The Sources of Anglican Theology

By Rev. Don Beyers, Assistant Curate

The Evangelist St. Matthew with his Symbol, the Angel

The Evangelist St. Matthew with his Symbol, the Angel

We continued our lenten study series of our Anglican-Christian faith last week with a look at the “sources” of our theology. We also explored what it means to be baptized. Although the two topics may seem unrelated, I suggest otherwise. 

Baptism, we learned, is one of the two great sacraments of the Church, the other being Eucharist. It is the sacrament by which we are purified of sin and born into new life, the life of grace. 

While many life-long Anglicans understand Baptism as such, there is another dimension of Baptism that is often overlooked. By virtue of Baptism, we are called to a new vocation, to be Christ to all God’s people.


Immediately following our immersion into the baptismal waters, we are anointed with Chrism Oil. That anointing evokes our new vocation to be Christ to others. Jesus, as we know, was the anointed Son of God, thus he is called Christ, from the Greek word meaning “anointed.” By our birth into new life and into the Body of Christ, the Church, we participate in Jesus’ ministry and are anointed as well. 

The challenge for Christians, therefore, is to understand how we are to live our new vocation. To learn our new vocation, we need to turn to the “sources” of our faith for deeper understanding. Those sources are Scripture, tradition, and reason.

Scripture, of course, is the ultimate and definitive source of all things necessary for our salvation. Although Anglicans generally do not read the scriptures literally, we understand the writers of the Word of God were inspired by God to write those things which are essential for eternal life. Scripture forms the foundation, the ground of all our belief. We turn first to the Word of God for our discernment and it is the Word of God by which we measure all things.

While the Christian Church recognized much of the Bible as we have it today by the third century, questions remained about the meaning of those scriptural texts. For example, the early Christians struggled to better understand how Jesus was both God and man. As successors to the Apostles, the early bishops recognized their duty to faithfully pass on the teachings they received. Therefore the bishops met in large councils known as ecumenical councils to define the core beliefs of the Christian Church. The result of those councils were the creeds which we continue to pray each Sunday.


The teachings of the councils and the creeds form what we call tradition. When we talk about tradition, we are not talking about customs we pass down from generation to generation, but rather the teachings of the apostolic tradition. To be clear, tradition does not introduce anything new, but articulates more fully and clearly the scriptures.

Although there is a general agreement about what belongs to tradition, there remains a wide-range of opinion on various teachings. Remember, we Anglicans do not have a definitive, magisterial teaching like that of other churches. Rather, we have a spectrum of belief and expression of our teachings.

To help us navigate and discern the sometimes muddled waters of our teaching, our Church also turns to reason as a source of theology. Reason discerns the meaning of the scriptures and tradition within the context of our times. Its purpose is to help us understand more fully and deeply what God is saying to us through the scriptures. 

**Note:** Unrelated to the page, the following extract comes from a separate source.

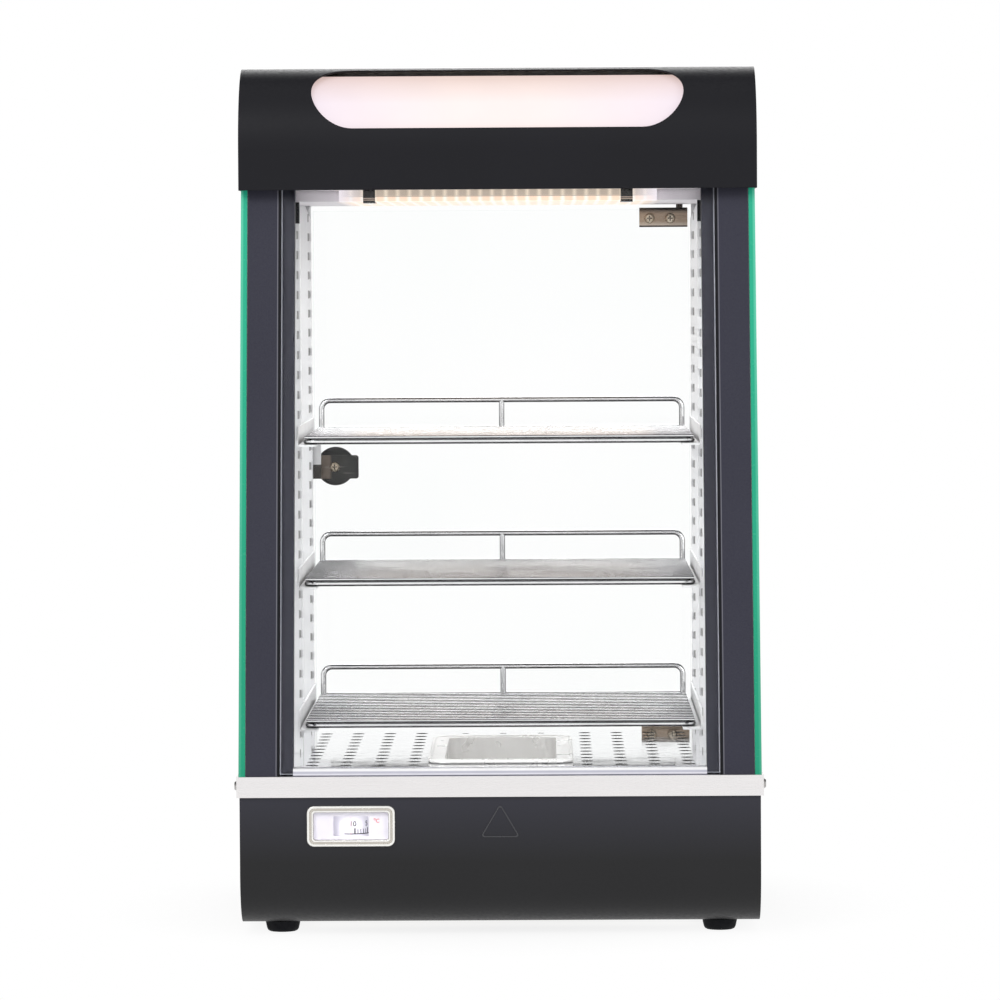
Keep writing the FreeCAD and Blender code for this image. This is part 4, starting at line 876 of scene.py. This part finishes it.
def soft_light(name, size, power, place):
    """A rectangular lamp turned to the middle of the case."""
    middle = Vector((0, 0, 0.3))
    data = bpy.data.lights.new(name, "AREA")
    data.shape = "RECTANGLE"
    data.size, data.size_y = size
    data.energy = power
    light = bpy.data.objects.new(name, data)
    light.location = place
    light.rotation_euler = (middle - Vector(place)).to_track_quat("-Z", "Y").to_euler()
    bpy.context.scene.collection.objects.link(light)


def studio():
    """White surround: full white where it is seen directly or through glass, dimmer in reflections."""
    world = bpy.data.worlds.new("studio")
    bpy.context.scene.world = world
    world.use_nodes = True
    w = Nodes(world.node_tree)
    toward = w.add("SeparateXYZ", {"Vector": w.add("TexCoord").outputs["Generated"]}).outputs
    grade = w.remap(toward["Z"], -0.15, 0.75, 0.40, 0.78)
    # In reflections the front, the top and the far end are bright, with a dark band round the sides.
    front = w.remap(toward["Y"], -0.15, -0.40)
    back = w.remap(toward["Y"], 0.90, 0.97)
    top = w.remap(toward["Z"], 0.88, 0.97)
    bright = w.math("MAXIMUM", w.math("MAXIMUM", front, back), top)
    mirror = w.remap(bright, 0.0, 1.0, 0.10, 0.88)
    path = w.add("LightPath").outputs
    direct = w.math("MAXIMUM", path["Is Camera Ray"], path["Is Transmission Ray"])
    around = w.add("Mix", {0: path["Is Glossy Ray"], 2: grade, 3: mirror}).outputs[0]
    strength = w.add("Mix", {0: direct, 2: around, 3: 1.0}).outputs[0]
    glow = w.add("Background", {"Color": (1, 1, 1, 1), "Strength": strength}).outputs[0]
    w.tree.links.new(glow, w.add("OutputWorld").inputs["Surface"])
    soft_light("key", (1.6, 1.2), 36, (-1.5, -2.2, 2.3))
    soft_light("fill", (1.2, 1.6), 18, (2.0, -1.8, 1.2))
    soft_light("back", (2.0, 1.0), 24, (0.2, 2.4, 1.8))


def camera():
    """A little above the middle of the case, well in front of the trim, tipped slightly down."""
    data = bpy.data.cameras.new("camera")
    data.sensor_width = 36.0
    data.lens = 188.67
    data.clip_end = 100
    view = bpy.data.objects.new("camera", data)
    view.location = (0.0323, FRONT - CAMERA_AWAY, 0.4515)
    pitch, roll, left = math.radians(2.376), math.radians(0.326), math.radians(0.496)
    turn = (Euler((0, 0, left)).to_matrix() @ Euler((math.pi / 2 - pitch, 0, 0)).to_matrix()
            @ Euler((0, 0, -roll)).to_matrix())
    view.rotation_euler = turn.to_euler()
    bpy.context.scene.collection.objects.link(view)
    bpy.context.scene.camera = view


# ---------------------------------------------------------------- putting it together

bpy.context.scene.view_settings.view_transform = "Standard"
finishes = materials()
dress(finishes)
finer_pieces(finishes)
floor()
studio()
camera()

New insights, such as those from biblical studies, often help us to better understand the meaning of a particular passage. We recognize the scriptures were written within a particular historical and cultural context. Therefore we do not rigidly hold to all teachings of the Bible. For example, we do not continue many of the laws found in the Book of Leviticus simply because we acknowledge those laws to be rooted within a particular time. Other biblical teachings, such as those regarding the role of women in the life of the Church, have been understood anew. 

Admittedly, all of this can be rather tricky to navigate. However, we have to remember Jesus is the source and author of our faith and salvation. We must turn to him in prayer at all times, even when we are in the fiercest of theological debates. Our discernment of what God is calling us to do within our particular time and place must be done in prayer. 


This is why it is so important for us to pray the Word of God daily. A wonderful guide for praying God’s Word is the Book of Common Prayer. When we pray the Daily Office, we allow the scriptures to fill our hearts and minds and guide us each day. (Many of us gather during the week for morning prayer to pray the Daily Office as found in the Book of Common Prayer.)

We can also pray God’s Word by simply reflecting for a period of timeeach day on a short passage from the Bible. A good example of this is the practice of lectio divina, or sacred reading. That practice encourage us to pray a text several times and note what words and images touch our hearts.  

Whatever your chosen practice of reading the Bible may be, it is essential that we pray and study the scriptures daily, study our tradition’s rich heritage, and discern God’s call for us today. When we do, we will learn to live our baptismal vocation.